To analysts of terrorism in Jammu and Kashmir, the unravelling of Bukhari's cell and the intelligence that has emerged from it hold out several lessons. First, the Lashkar has demonstrated the ability to recruit ethnic Kashmiri cadre - individuals with significant educational and technical skills. Even if Indian policy-makers do arrive at an accommodation of the mainly ethnic-Kashmiri Hizbul Mujahideen, this suggests that groups like the Lashkar can pose an independent threat. Second, the Lashkar has demonstrated both that its infrastructure is still intact and that its jihadist agenda remains in place.

The Lashkar's renewal of pan-India operations after the October earthquake, illustrated dramatically through the Diwali serial bombings in New Delhi, makes clear just how ineffective Pakistan President Pervez Musharraf's promises to act against terror groups have been. Indeed, Musharraf's failure suggests that the Lashkar has powerful allies within Pakistan's military establishment - allies who the President is either unable or unwilling to confront.
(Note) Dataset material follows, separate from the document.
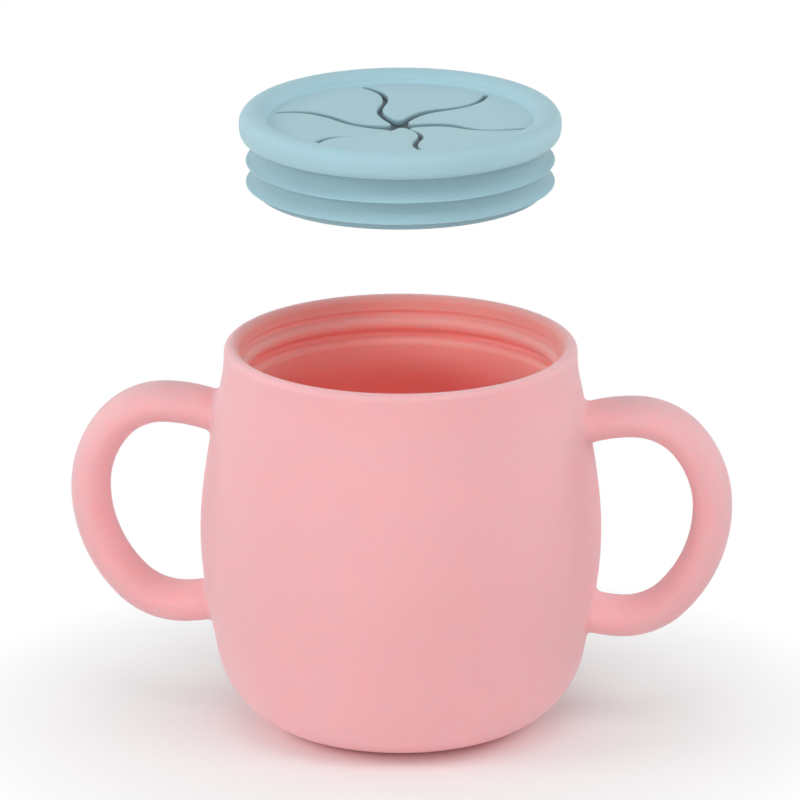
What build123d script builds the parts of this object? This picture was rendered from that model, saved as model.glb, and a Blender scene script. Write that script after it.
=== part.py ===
from build123d import *
import math
import os

# Toddler training cup: a soft cup with two moulded handles, and the snack lid that
# plugs its mouth, shown lifted clear above it. Both are one-piece silicone mouldings.
# The lid's six tongues bend where they join its ring, so each is its own piece here.
# Millimetres, Z up, origin under the middle of the cup's base, handles along X.

# Cup body, outside
base_radius = 19.0
base_corner_radius = 19.8
base_corner_turn = 79.0
belly_radius = 42.0
belly_height = 40.2
shoulder_radius = 40.25
shoulder_height = 60.0
collar_radius = 37.85
collar_height = 73.0
mouth_outer_radius = 36.9
cup_height = 82.7

# Cup mouth and inside: each groove has a bead below it, which holds one rib of the lid
mouth_radius = 33.9
lip_foot_radius = 33.75
lip_depth = 3.0
groove_count = 2
groove_pitch = 4.4
groove_radius = 34.3
bead_radius = 32.3
bead_edge_radius = 33.5
wall_thickness = 2.9
floor_thickness = 3.4

# Handles: a D-shaped bar on each side, an ellipse in section
grip_reach = 65.5
grip_widest_height = 49.5
grip_top_x = 49.5
grip_top_height = 68.4
grip_bottom_x = 46.4
grip_bottom_height = 24.6
grip_top_turn = 50.0
grip_bottom_turn = 45.0
grip_top_root_radius = 32.0
grip_bottom_root_radius = 26.0
grip_root_x = 34.0
grip_thickness = 8.2
grip_depth = 13.0
grip_fillet = 1.3

# Lid ring, heights below the crest of its rim
lid_lift = 47.6
lid_seated_rise = 3.3
rim_radius = 33.5
rim_crest_radius = 31.0
rim_widest_depth = 2.7
rim_foot_depth = 5.7
rim_foot_radius = 32.9
rib_count = 2
rib_radius = 32.1
rib_first_depth = 10.9
rib_pitch = 4.6
rib_flare = 2.1
rib_undercut = 0.35
neck_radius = 30.4
neck_fillet = 0.6
skirt_depth = 17.3
skirt_foot_radius = 30.2
skirt_bore_radius = 27.7
skirt_corner_radius = 0.6

# Lid membrane and its six tongues
membrane_depth = 2.5
membrane_thickness = 1.8
recess_floor_radius = 27.8
recess_top_radius = 28.7
recess_top_depth = 1.1
tongue_count = 6
slit_end_radius = 26.1
slit_gap = 1.1
tongue_tip_radius = 1.2
first_tongue_angle = 23.0
tongue_droops = (3.3, 1.6, 3.8, 6.0, 3.0, 4.6)
hinge_clearance = 0.05
hinge_relief = 0.5
tongue_swing_down = 78.0
tongue_swing_up = 62.0
tongue_root_trim = 1.6

# Worked out from the dimensions above
lid_crest_height = cup_height + lid_seated_rise + lid_lift
hinge_offset = slit_end_radius * math.cos(math.radians(30))
hinge_half_length = slit_end_radius * math.sin(math.radians(30))
hinge_height = lid_crest_height - membrane_depth - membrane_thickness / 2
half_thickness = membrane_thickness / 2

# A slit runs from a corner of the hexagon of hinges to the middle in a long S:
# distance from the lid's axis, and angle from the middle of the tongue beside it.
slit_course = (
    (slit_end_radius, -30.0),
    (20.5, -36.0),
    (14.4, -33.0),
    (10.4, -22.3),
    (6.0, -13.5),
    (0.0, 0.0),
)

os.makedirs("parts", exist_ok=True)


def tangent_radii(across, along, turn):
    """Radii of two tangent arcs that together make a quarter turn.

    The first arc sets off along and turns by the given angle, and the second finishes
    the quarter turn, so that both together cover the two distances.
    """
    s = math.sin(math.radians(turn))
    c = math.cos(math.radians(turn))
    # first * s + second * (1 - s) = along, and first * (1 - c) + second * c = across
    determinant = s * c - (1 - s) * (1 - c)
    first = (along * c - across * (1 - s)) / determinant
    second = (across * s - along * (1 - c)) / determinant
    return first, second


def hinge_plane(angle):
    """Section plane through the middle of one hinge: X outward, Y up."""
    outward = Vector(1, 0, 0).rotate(Axis.Z, angle)
    middle = outward * hinge_offset + Vector(0, 0, hinge_height)
    return Plane(origin=middle, x_dir=outward, z_dir=outward.cross(Vector(0, 0, 1)))


def tongue_plane(angle, droop):
    """Mid-plane of one tongue: origin on its hinge, X outward, tipped down by its droop."""
    outward = Vector(1, 0, 0).rotate(Axis.Z, angle)
    along = Vector(0, 1, 0).rotate(Axis.Z, angle)
    middle = outward * hinge_offset + Vector(0, 0, hinge_height)
    tipped = outward.rotate(Axis((0, 0, 0), along), -droop)
    return Plane(origin=middle, x_dir=tipped, z_dir=tipped.cross(along))


def slit_points(turn):
    """The slit's points in a tongue's own plane, turned about the lid's axis."""
    points = []
    for radius, angle in slit_course:
        heading = math.radians(angle + turn)
        points.append((radius * math.cos(heading) - hinge_offset, radius * math.sin(heading)))
    return points


# Cup: body and handles first, then the root fillets, then the inside with its beads
inside_corner_radius = base_corner_radius - wall_thickness
lip_radius = (mouth_outer_radius - mouth_radius) / 2
lip_middle_radius = (mouth_outer_radius + mouth_radius) / 2
lip_height = cup_height - lip_radius
grip_drop = grip_top_height - grip_widest_height
grip_sweep = grip_widest_height - grip_bottom_height
top_radii = tangent_radii(grip_drop, grip_reach - grip_top_x, grip_top_turn)
bottom_radii = tangent_radii(grip_reach - grip_bottom_x, grip_sweep, grip_bottom_turn)
top_root_turn = math.degrees(math.asin((grip_top_x - grip_root_x) / grip_top_root_radius))
bottom_root_turn = math.degrees(math.asin((grip_bottom_x - grip_root_x) / grip_bottom_root_radius))

with BuildPart() as cup:
    with BuildSketch(Plane.XZ) as body_outline:
        with BuildLine():
            Line((0, 0), (base_radius, 0))
            corner = JernArc((base_radius, 0), (1, 0), base_corner_radius, base_corner_turn)
            wall = Spline(
                corner @ 1,
                (belly_radius, belly_height),
                (shoulder_radius, shoulder_height),
                (collar_radius, collar_height),
                (mouth_outer_radius, lip_height),
                tangents=[corner % 1, (0, 1)],
            )
            ThreePointArc(wall @ 1, (lip_middle_radius, cup_height), (mouth_radius, lip_height))
            Line((mouth_radius, lip_height), (0, lip_height))
            Line((0, lip_height), (0, 0))
        make_face()
    revolve(axis=Axis.Z)
    for side in (1, -1):
        grip_plane = Plane(origin=(0, 0, 0), x_dir=(side, 0, 0), z_dir=(0, -side, 0))
        with BuildLine(grip_plane) as grip_line:
            top_root = JernArc(
                (grip_top_x, grip_top_height), (-1, 0), grip_top_root_radius, top_root_turn
            )
            top_bend = JernArc((grip_top_x, grip_top_height), (1, 0), top_radii[0], -grip_top_turn)
            top_side = JernArc(top_bend @ 1, top_bend % 1, top_radii[1], grip_top_turn - 90)
            low_side = JernArc(top_side @ 1, top_side % 1, bottom_radii[0], -grip_bottom_turn)
            low_bend = JernArc(low_side @ 1, low_side % 1, bottom_radii[1], grip_bottom_turn - 90)
            JernArc(low_bend @ 1, low_bend % 1, grip_bottom_root_radius, -bottom_root_turn)
        with BuildSketch(Plane(origin=top_root @ 1, x_dir=(0, 1, 0), z_dir=top_root % 1)):
            Ellipse(grip_depth / 2, grip_thickness / 2)
        sweep(path=grip_line.wire())
        fillet(cup.edges(Select.NEW), grip_fillet)

    with BuildSketch(Plane.XZ) as inside_outline:
        with BuildLine():
            Line((0, cup_height + 1), (mouth_radius, cup_height + 1))
            Line((mouth_radius, cup_height + 1), (mouth_radius, lip_height))
            lip_foot = Line((mouth_radius, lip_height), (lip_foot_radius, cup_height - lip_depth))
            edge_above = lip_foot @ 1
            for index in range(groove_count):
                groove_top = cup_height - lip_depth - index * groove_pitch
                groove = ThreePointArc(
                    edge_above,
                    (groove_radius, groove_top - groove_pitch / 6),
                    (bead_edge_radius, groove_top - groove_pitch / 3),
                )
                bead_crest = Vector(bead_radius, groove_top - groove_pitch * 2 / 3)
                TangentArc(bead_crest, groove @ 1, tangent=(0, 1))
                if index < groove_count - 1:
                    bead_foot = (bead_edge_radius, groove_top - groove_pitch)
                    edge_above = TangentArc(bead_crest, bead_foot, tangent=(0, -1)) @ 1
            # The lowest bead runs on into the wall
            inside_corner = JernArc(
                (base_radius, floor_thickness), (1, 0), inside_corner_radius, base_corner_turn
            )
            Spline(
                inside_corner @ 1,
                (belly_radius - wall_thickness, belly_height),
                (shoulder_radius - wall_thickness, shoulder_height),
                bead_crest,
                tangents=[inside_corner % 1, (0, 1)],
            )
            Line((base_radius, floor_thickness), (0, floor_thickness))
            Line((0, floor_thickness), (0, cup_height + 1))
        make_face()
    revolve(axis=Axis.Z, mode=Mode.SUBTRACT)

cup.part.label = "cup"
export_step(cup.part, "parts/cup.step")

# Lid ring: rim, two flared ribs, hollow skirt and the membrane's outer border
crest = lid_crest_height
with BuildPart() as lid_ring:
    with BuildSketch(Plane.XZ) as ring_outline:
        with BuildLine():
            recess_wall = Spline(
                (recess_floor_radius, crest - membrane_depth),
                (recess_top_radius, crest - recess_top_depth),
                (rim_crest_radius, crest),
                tangents=[(0.2, 1), (1, 0)],
            )
            rim_side = Spline(
                recess_wall @ 1,
                (rim_radius, crest - rim_widest_depth),
                (rim_foot_radius, crest - rim_foot_depth),
                tangents=[(1, 0), (0, -1), (-1, -1)],
            )
            neck_top = crest - rim_foot_depth - rib_undercut
            rim_under = Line(rim_side @ 1, (neck_radius + neck_fillet, neck_top))
            neck_start = rim_under @ 1
            for rib in range(rib_count):
                edge_height = crest - rib_first_depth - rib * rib_pitch
                into_neck = RadiusArc(neck_start, (neck_radius, neck_start.Y - neck_fillet), neck_fillet)
                neck = Line(into_neck @ 1, (neck_radius, edge_height + rib_flare))
                flare = TangentArc(neck @ 1, (rib_radius, edge_height), tangent=(0, -1))
                under = Line(flare @ 1, (neck_radius + neck_fillet, edge_height - rib_undercut))
                neck_start = under @ 1
            foot = Line(neck_start, (skirt_foot_radius, crest - skirt_depth + skirt_corner_radius))
            foot_corner = TangentArc(
                foot @ 1, (skirt_foot_radius - skirt_corner_radius, crest - skirt_depth), tangent=(0, -1)
            )
            foot_face = Line(foot_corner @ 1, (skirt_bore_radius, crest - skirt_depth))
            bore = Line(foot_face @ 1, (skirt_bore_radius, crest - membrane_depth - membrane_thickness))
            membrane_under = Line(bore @ 1, (0, crest - membrane_depth - membrane_thickness))
            axis_line = Line(membrane_under @ 1, (0, crest - membrane_depth))
            Line(axis_line @ 1, recess_wall @ 0)
        make_face()
    revolve(axis=Axis.Z)

    # The six-sided window: each side is a rounded seat for a tongue's root, cut back
    # above and below so that the tongue can swing.
    seat_radius = half_thickness + hinge_clearance
    cut_height = half_thickness + hinge_relief
    down = math.radians(tongue_swing_down)
    up = math.radians(tongue_swing_up)
    seat_low = Vector(math.sin(down), -math.cos(down)) * seat_radius
    seat_high = Vector(math.sin(up), math.cos(up)) * seat_radius
    relief_low = seat_low.X - (cut_height + seat_low.Y) / math.tan(down)
    relief_high = seat_high.X - (cut_height - seat_high.Y) / math.tan(up)
    for tongue in range(tongue_count):
        seat_plane = hinge_plane(first_tongue_angle + 360 / tongue_count * tongue)
        with BuildSketch(seat_plane) as seat:
            with BuildLine():
                Polyline(
                    seat_high,
                    (relief_high, cut_height),
                    (-hinge_offset, cut_height),
                    (-hinge_offset, -cut_height),
                    (relief_low, -cut_height),
                    seat_low,
                )
                ThreePointArc(seat_low, (seat_radius, 0), seat_high)
            make_face()
        extrude(amount=hinge_half_length, both=True, mode=Mode.SUBTRACT)

lid_ring.part.label = "lid_ring"
export_step(lid_ring.part, "parts/lid_ring.step")

# Tongues: a plate with a rounded root that turns in its seat, cut to the plan between
# two slits
for tongue in range(tongue_count):
    plan_plane = tongue_plane(first_tongue_angle + 360 / tongue_count * tongue, tongue_droops[tongue])
    section_plane = Plane(origin=plan_plane.origin, x_dir=plan_plane.x_dir, z_dir=-plan_plane.y_dir)
    with BuildPart() as lid_tongue:
        with BuildSketch(section_plane):
            with BuildLine():
                Polyline(
                    (0, half_thickness),
                    (-hinge_offset, half_thickness),
                    (-hinge_offset, -half_thickness),
                    (0, -half_thickness),
                )
                ThreePointArc((0, -half_thickness), (half_thickness, 0), (0, half_thickness))
            make_face()
        extrude(amount=hinge_half_length, both=True)
        with BuildSketch(plan_plane) as plan:
            with BuildLine():
                near_slit = Spline(*slit_points(0))
                far_slit = Spline(*slit_points(360 / tongue_count))
                Polyline(
                    near_slit @ 0,
                    (membrane_thickness, -hinge_half_length),
                    (membrane_thickness, hinge_half_length),
                    far_slit @ 0,
                )
            make_face()
            trace([near_slit, far_slit], line_width=slit_gap, mode=Mode.SUBTRACT)
            tip = plan.vertices().sort_by_distance((-hinge_offset, 0, 0))[0]
            fillet(tip, tongue_tip_radius)
            root_end = hinge_half_length - tongue_root_trim / 2
            with Locations((membrane_thickness / 2, root_end), (membrane_thickness / 2, -root_end)):
                Rectangle(membrane_thickness, tongue_root_trim, mode=Mode.SUBTRACT)
        extrude(amount=membrane_thickness, both=True, mode=Mode.INTERSECT)
    name = f"lid_tongue_{tongue + 1}"
    lid_tongue.part.label = name
    export_step(lid_tongue.part, f"parts/{name}.step")
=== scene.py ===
import math

import bmesh
import bpy
import numpy as np
from mathutils import Matrix, Vector
from mathutils.geometry import delaunay_2d_cdt


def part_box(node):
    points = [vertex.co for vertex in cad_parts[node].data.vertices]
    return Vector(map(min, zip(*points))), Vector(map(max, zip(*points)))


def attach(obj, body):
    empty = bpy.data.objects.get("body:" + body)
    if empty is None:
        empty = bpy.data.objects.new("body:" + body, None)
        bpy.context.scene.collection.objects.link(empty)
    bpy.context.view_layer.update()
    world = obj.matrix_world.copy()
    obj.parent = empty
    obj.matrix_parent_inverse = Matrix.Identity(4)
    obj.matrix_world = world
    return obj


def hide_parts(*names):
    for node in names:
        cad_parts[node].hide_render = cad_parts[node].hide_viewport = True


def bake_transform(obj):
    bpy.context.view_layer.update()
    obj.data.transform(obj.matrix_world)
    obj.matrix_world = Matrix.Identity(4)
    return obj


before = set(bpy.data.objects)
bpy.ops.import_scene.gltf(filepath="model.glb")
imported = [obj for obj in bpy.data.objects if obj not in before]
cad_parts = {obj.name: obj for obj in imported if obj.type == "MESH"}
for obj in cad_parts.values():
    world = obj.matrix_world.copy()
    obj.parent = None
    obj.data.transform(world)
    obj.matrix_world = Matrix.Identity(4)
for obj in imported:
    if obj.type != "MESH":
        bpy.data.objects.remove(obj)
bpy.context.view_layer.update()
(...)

Given the fact that the earthquake disrupted Indian counter-infiltration positions along the LoC and newly inducted CRPF formations in Srinagar have yet to demonstrate an independent operational capability, the challenges to the peace process are significant. A series of major terrorist operations will make it increasingly difficult for Prime Minister Manmohan Singh's government to push ahead with the detente process, something organisations like the Lashkar, committed to a jihad intended to overwhelm not just India but the world, will be delighted by. With the Musharraf regime's credibility undermined by its dismal earthquake-relief performance, it is far from clear if Pakistan can act to stop a renewed jihadist offensive.

Indian policy-makers have to grapple with the difficult task of defending the detente process as the Islamist siege of the Pakistani state strengthens.